Oh well, I'll put the space marines on the shelf.

Tuesday, July 13, 2010

Painting With Thinned Paints

For whatever reason, it took me close to a decade to get serious about my painting techniques with miniatures, but now I have, and it took me far too long to figure out how to work with thinned paints.

First off, pretty much every line, regardless of the hype, has paints that are a little too thick for use straight from the container. Personally I'd prefer this was the case, in fact, since I can by thinning materials far more cheaply than I can buy the paints. Right now I am trying what is alleged to be Jennifer Haley's thinning mix: 1:1:2 retarder-to-flow improver-to-water. Usually I'm finding, for base coats, 1:1 works reasonably well with P3, Vallejo, and Reaper Master paints, and for tinting coats, around 3:1 works well, but at this point it's much more dependent on the line or even the individual paint.
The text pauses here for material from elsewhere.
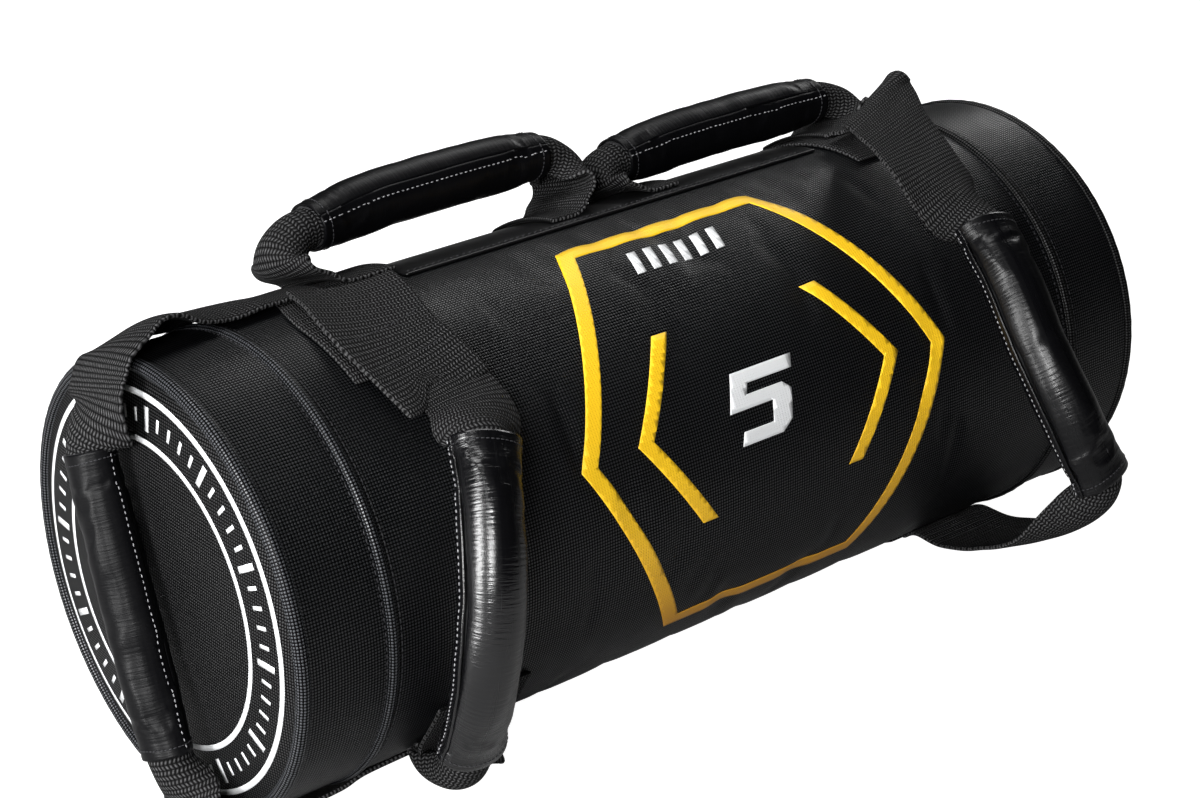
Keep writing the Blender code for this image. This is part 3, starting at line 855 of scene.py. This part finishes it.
def ring(name, side, reach, ring_radius, thick, high):
    """A ring round the bag at a reach from its middle, thick along the bag and high out of it."""
    deselect_all()
    bpy.ops.mesh.primitive_torus_add(
        location=(0, 0, 0), rotation=(0, 0, 0), major_segments=160, minor_segments=14,
        major_radius=ring_radius, minor_radius=high, generate_uvs=True,
    )
    piece = bpy.context.active_object
    piece.name = name
    for vertex in piece.data.vertices:
        angle = math.degrees(math.atan2(vertex.co.y, vertex.co.x))
        radius = math.hypot(vertex.co.x, vertex.co.y)
        ripple = pleat_depth * math.sin(math.radians(angle) * pleats_round)
        x = side * (reach + vertex.co.z * thick / high)
        vertex.co = on_bag(x, angle, radius + ripple, webbing_level)
    bpy.ops.object.mode_set(mode="EDIT")
    bpy.ops.mesh.select_all(action="SELECT")
    bpy.ops.mesh.normals_make_consistent(inside=False)
    bpy.ops.object.mode_set(mode="OBJECT")
    for corner in piece.data.uv_layers.active.data:
        corner.uv = (corner.uv.y * 2 * math.pi * high, corner.uv.x * bag_girth)
    return piece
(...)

I've tried washes at very low paint ratios (10:1) and have found it almost too thin, but I'm still working on my patience.

Next, once you have your paint, what to do with it. At first, I had the biggest pain working with these thinned paints: I couldn't control the flow, they'd sweep into crevasses or over other surfaces abruptly. Eventually I became conscious of exactly what I was doing wrong, however, when I watched my subconscious behaviors working with the normal paints. I frequently use the edge of my painting station to wipe excess paint off the brush after dipping it; the reduced paint volume allows for increased control. Once I'd made this connection, I watched the spread of the thinned paints as I stroked the brush against that surface and could easily see that it would start off bleeding every which way, but within a few strokes became controlled. So for now, every time I load the brush, I watch the area I brush until the paint gets to the control level I want.